I’m a creature of habit.
Habits make me comfortable. I like knowing what is expected of me as well as what to expect from life.
I admit that I might even have a “touch” of OCD (as my husband is literally laughing his pants off )…Did I really just organize the refrigerator by the height of the items? For the third time today? Yes, that could be me.
I HATE change. It gives me anxiety. So. Much. Anxiety.
So why, why, why do I constantly seek change? That’s the question of the week. Or really, the question of my life.
Is it the challenge? That’s quite possible.
Is it a chance to start over a become a better version of myself? That’s quite possible, too.
Everything you have ever wanted, is sitting on the other side of fear. ~ George Addair
Anxiety isn’t the only emotion I’ve felt this week as I’ve started a new teaching job after more than 26 years of being at the same school. At moments, I’ve felt completely overwhelmed- to the point I’ve wanted to cry in the school bathroom. I’ve felt homesick and lost as I’ve looked around a crowded room, surrounded by so many unfamiliar faces. I’ve felt panic that I’ll never get all I need to be done in time for school to start. (Why did I think I needed to label every single box with wording done on the Cricut that makes me say ugly words?) I’ve felt extreme joy as I’ve seen the vision of my classroom come together. I’ve felt the excitement of knowing I can share my love of art with so many new students. And as an introvert, I’ve felt satisfaction in conquering social challenges, such as meeting new people and visiting different places.
Through all the emotions, I know that I am growing. And at 50, I am proving to myself that this old dog can still learn a few new tricks.
Here are a few highlights from the beginning of my new school year…..
I’m loving my new enhancement team. We are all a little bit of everything and I really think it works. We had a scavenger hunt earlier in the week. It was so fun! ( I made a shirt for our theme with the Cricut that makes me say ugly words.)
My room will always be a work in progress. I’m still working on bulletin boards. Are those ever finished? I want the art room to be bright and colorful…. a room full of fun and happiness. On the first day I worked, I hung up everything I owned, and my art room still looked empty. It’s going to take a while to have it as I want it, for sure. It’s such a big, fantastic room! I joked that I needed a chandelier for my foyer.
I have the artwork of former students that will always bring back great memories. Actually, I have every single thing that every student has ever given me. I have a little of NWE at PES!
I’m also learning to use new technology. Check out this board that’s a touch screen. It’s basically a giant iPad. So fun! I did finally figure out how to use it without my laptop. Learning new things!
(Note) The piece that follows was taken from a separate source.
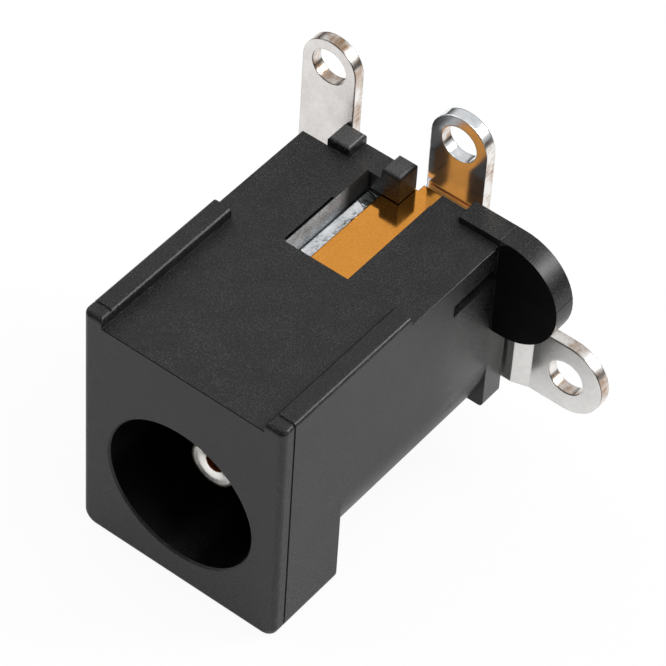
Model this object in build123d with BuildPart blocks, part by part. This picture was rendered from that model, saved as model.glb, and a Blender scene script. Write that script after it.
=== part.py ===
from build123d import *
import os

# Right-angle DC power jack with three solder lugs, for a 5.5 mm barrel plug.
# Millimetres. X runs to the right along the front face, Y runs into the jack from
# the front face, and Z runs up to the solder side. The origin is the centre of the
# socket's mouth on the front face.

# Socket
bore_diameter = 6.5
bore_depth = 9.6
mouth_chamfer = 0.08

# Moulded housing
body_width = 9.0
flange_length = 3.65
flange_drop = 4.7
flange_corner = 0.6
flange_heel_rounding = 0.35
front_rounding = 0.27
deck_height = 6.15
deck_rounding = 0.05
body_length = 12.3
rear_wall = 1.05
rear_wall_drop = 2.5
rear_wall_corner = 0.2
wall_notch_z = 3.0
wall_top_step = 0.06
spring_bridge_recess = 0.3
parting_groove_y = 0.6
parting_groove_width = 0.1
parting_groove_depth = 0.06

# Rails and pegs that hold a board off the deck
rail_width = 0.85
rail_height = 0.45
rail_length = 7.15
rail_rounding = 0.18
peg_left_width = 1.0
peg_left_x = -2.84
peg_right_width = 0.84
peg_right_x = -0.42
peg_rounding = 0.2

# Slot in the deck above the sleeve spring
slot_left = 1.43
slot_right = 1.38
slot_front = 7.5
relief_setback = 0.1
relief_lip = 0.05
relief_width = 0.1
relief_length = 2.75
relief_depth = 0.25

# Ear beside the deck at the rear
ear_radius = 2.35
ear_centre_x = 4.88
ear_rise = 0.3
ear_left = 2.65
ear_thickness = 1.0

# Sheet metal
lug_sheet = 0.5
lug_width = 2.4
lug_hole = 1.55
bend_radius = 0.15
channel_clearance = 0.05

# Centre pin
pin_diameter = 2.0
pin_setback = 1.9
pin_nose_rounding = 0.26
pin_tip_dish_diameter = 1.42
pin_tip_dish_depth = 0.08
pin_tip_hole = 0.75
pin_tip_hole_depth = 2.5
pin_clearance = 0.02
pin_shoulder_diameter = 3.2
pin_shoulder_length = 0.5
tenon_diameter = 1.3
rivet_head_diameter = 2.3
rivet_head_height = 0.4
rivet_head_rounding = 0.3

# Centre pin's terminal, riveted to the pin at the rear
pin_eye_diameter = 3.6
pin_lug_x = -4.23
pin_lug_elbow_z = 4.4
pin_lug_hole_z = 8.75

# Sleeve spring
leaf_sheet = 0.25
leaf_top = 5.27
leaf_left = 0.8
leaf_right = 2.65
leaf_front = 8.0
leaf_bend_radius = 0.4
finger_right = 1.2
finger_dip_y = 5.3
finger_dip = 0.65
finger_tip_y = 4.4
finger_tip_rise = 0.5

# Sleeve terminal under the spring
base_left = 1.35
base_setback = 0.3
margin_width = 0.5
margin_rise = 0.14
wing_front = 9.75
wing_right = 3.9
sleeve_lug_x = 1.36
sleeve_lug_width = 2.5
sleeve_lug_setback = 0.5
sleeve_lug_hole_z = 8.07

# Switch terminal
blade_left = 2.2
blade_right = 3.6
blade_top = 4.15
blade_finger_left = 0.2
blade_finger_length = 1.0
switch_lug_z = -0.12
switch_lug_width = 3.2
switch_lug_hole_x = 7.12
switch_arm_gap = 0.08
switch_bend_x = 4.9
switch_bend_length = 0.7
switch_lug_step = 0.22

# Sizes that follow from the ones above
half_width = body_width / 2
bore_radius = bore_diameter / 2
rail_top = deck_height + rail_height
rail_inside = half_width - rail_width
rear_face = body_length + rear_wall
wall_top = deck_height - wall_top_step
sleeve_lug_y = rear_face + sleeve_lug_setback
ear_top = deck_height + ear_rise
ear_centre_z = ear_top - ear_radius
peg_left_edge = peg_left_x - peg_left_width / 2
peg_right_side = peg_right_x + peg_right_width / 2
leaf_bottom = leaf_top - leaf_sheet
base_top = leaf_bottom
base_bottom = base_top - lug_sheet
channel_bottom = base_bottom - channel_clearance
channel_top = leaf_top + channel_clearance
blade_bottom = blade_top - lug_sheet
blade_channel_bottom = blade_bottom - channel_clearance
finger_dip_z = bore_radius - finger_dip
finger_slope = (leaf_bottom - finger_dip_z) / (leaf_front - finger_dip_y)
blade_front = finger_dip_y + (blade_top - finger_dip_z) / finger_slope + channel_clearance
base_front = leaf_front + base_setback
tail_left = sleeve_lug_x - sleeve_lug_width / 2
switch_arm_y = rear_face + switch_arm_gap
switch_lug_y = switch_arm_y + switch_lug_step


def station(y):
    """Plane parallel to the front face at depth y: local x is X and local y is Z."""
    return Plane.XZ.offset(-y)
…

So, to answer the big question…
I’m choosing to not use Doggett as my last name. First, because I’ve never changed it. Do you realize how many different last names I’ve had? And how much effort it is to change a name? I’m 50 and I’m over it. I really prefer to go to my grave with the name in which I was born. I actually tried using “Doggett” last year, by the way. And I was called “Mrs. Doggie” one too many times. It didn’t work for me.
So there you go…..
Back to the school….it is just SO PRETTY!!!!! Just look at these wrapped walls! And by no means am I downplaying all of my years in Wayne County. I love Wayne County Schools also. Each county is different, with different funding.
But y’all! I can’t get over this visual deliciousness!
For myself, no matter how much anxiety I feel about change, the excitement of the possibilities of personal growth has always prevailed. In this situation, I know, without a doubt, that I made the right choice in taking this new job. I’m excited. I’m renewed!
It’s no irony that this was the devotional on the first morning of my new job when I was my most anxious. And y’all, I BELIEVE!
I’ve said before that 50 will be my year of change and personal growth. I’m grateful for this opportunity! And in my journey, I hope that I can bless others and bring honor to His name.
Cheryl
Congrats on embracing change! Your new school is beautiful (and BIG), as is your classroom. I don’t know what your former classroom looked like, but I cannot imagine it was as large as your new one. I have no doubt you’re going to love it there. And regarding the last name, I kept my maiden name and have zero regrets about that. Wishing you all the best in the new school year! xo
Kathryn Edwards Doggett
Thank you so much! It’s always so good to hear from you!